Плохо, однако. В наш условный теремок набиваются люди, которым в одном термине нечего делать. На входе в «искусственный дом» одни предъявляют кружева ручной работы, а другие – грязную картонку с надписью «помогите на лекарства». И то, и другое – не коммерция! Неудачи, подделки, имитации, дилетантство, профессиональная безграмотность – все находит приют в одном слове.
Если автор свободен, и это необходимое условие его существования, то житель арт-хауса (а точнее, пациент «доктора арт-хауса») несвободен – ему следует обязательно доказать, что его продукция не коммерческая (как будто это – главная примета настоящего искусства).
Доказательство идет от противного. То есть берется все то, что съедобно в коммерчески успешном кино – и упраздняется.
Если в коммерчески успешном кино есть:
1. сюжет;
2. привлекательные мужчины и женщины;
3. юмор (ирония);
4. музыка, то нетрудно догадаться, что стоит избавить свое кино от всего этого – и оно имеет крупные шансы на невыносимость и не привлечет подозрений, что оно коммерция.
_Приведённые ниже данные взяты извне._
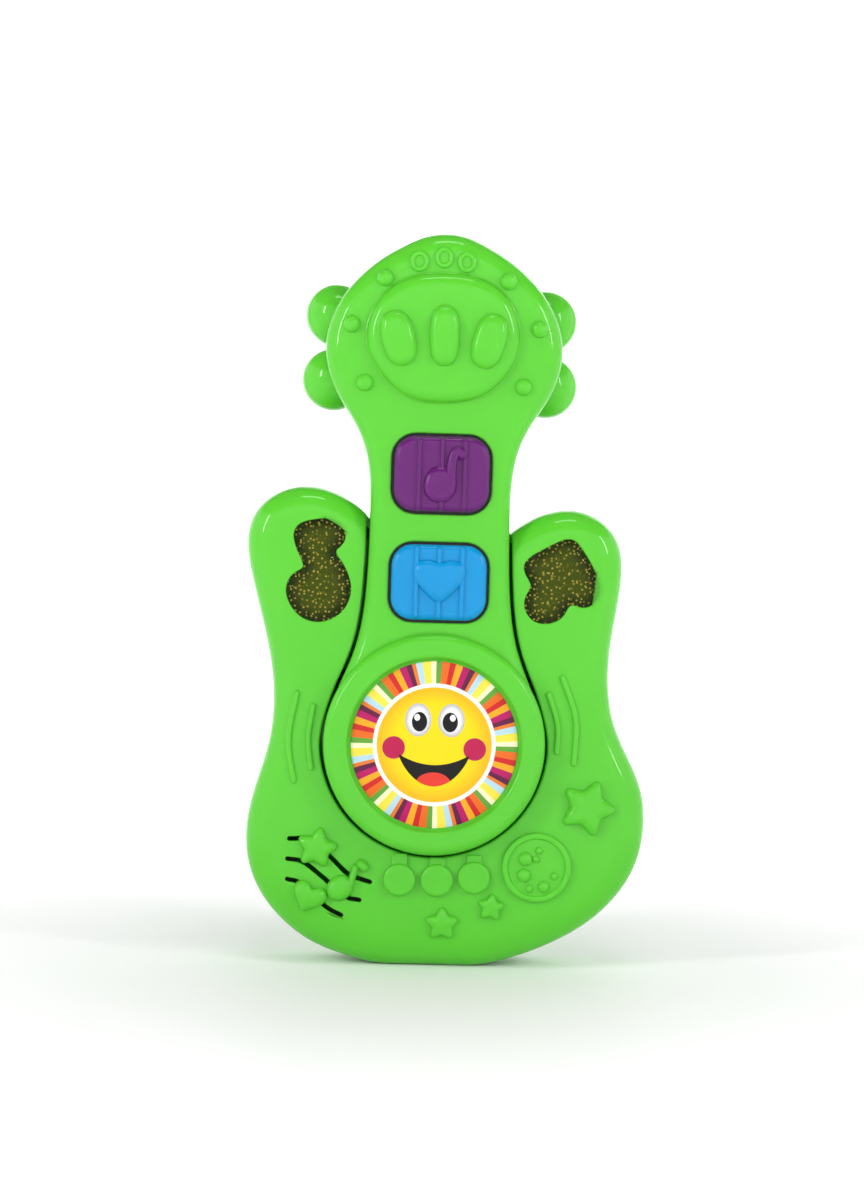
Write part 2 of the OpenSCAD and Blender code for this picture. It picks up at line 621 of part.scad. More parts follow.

Оно вообще не привлечет никаких подозрений, потому что смотреть его можно разве по приговору суда (аккредитации на фестиваль). Там, на фестивалях, и проходит основная жизнь (иллюзия жизни) пациентов доктора арт-хауса. Там создаются призрачные репутации и выращиваются фантомные режиссеры. Там призы раздают! чего ж вам боле?
Стало быть, главный тип сюжета в русском арт-хаусе – это долгая экспозиция (кто, где, когда), плавно перетекающая в развязку без развития действия.
Главное время года – поздняя осень (грачи улетели, лес обнажился, поля опустели, только несжата полоска одна, грустную думу наводит она…)
Главные герои – небритые непривлекательные мужчины.
Юмор – преследуется по закону.
Музыка – на дешевом синтезаторе что-то редко брякает…
Вот только не надо приписывать мне жажду «позитива». Есть слова, опошляющие любой текст – и «позитив» из их числа. Если профессионал искусства употребляет это определение, я бы его отлучала на время от профессии или хотя бы налагала штрафы. (Кинематографиста, рассуждающего о «позитиве», смело направляю в РЖД снимать фильм о поезде «Сапсан». Таковой род деятельности можно признать небесполезным, но мы же не будем беспокоить по этому поводу слово «искусство».)
Искусство (лучше даже говорить творчество) не занимается «позитивом» и «негативом», оно занимается все-таки чем-то вроде познания и самопознания. А какое познание без свободы? Автор волен создавать какую угодно жизнь – нужны ему золотые поля, симпатичные женщины в нарядных платьях, здоровые дети, лоснящиеся от сытости коты, спелая малина, смешные словечки и ситуации – пусть берет и доказывает, что это прожито сердцем, что это не «вообще» поля, женщины, дети, коты, а его поля, женщины, дети, коты, заветные и возлюбленные.
Почему нет? Так много раз поступал бесспорный автор Кустурица. (Но Кустурица у нас не арт-хаус, он, как медведь, разламывает вдрызг этот теремок – ему нужны земля и небо, а не «искусственный дом».)
Но вот автор ходит по теневой стороне улицы, и так устроена его бедная горящая душа, что его тянет в закоулки и тупики, в страшные русские леса с одинокими избушками, в больные города с несчастными людьми, к изгоям, безмолвным кочегарам, морфинистам, обреченным существам, уродам. Правильно, Балабанов. Но ведь никогда фильмы Алексея Балабанова не привлекли бы такое внимание общества, если бы автор сам не тащился по своим улицам, не мучился лично в каждом уголке своего фильма, не замешивал в состав картины свой ум, свою кровь, свое страдание и отчаяние. Кстати сказать, у этого автора, несмотря ни на что, все в полном порядке и с сюжетом, и с привлекательными героями, и с юмором, и с музыкой. Тем не менее это не коммерция. И не арт-хаус. Это Балабанов – автор своего кино.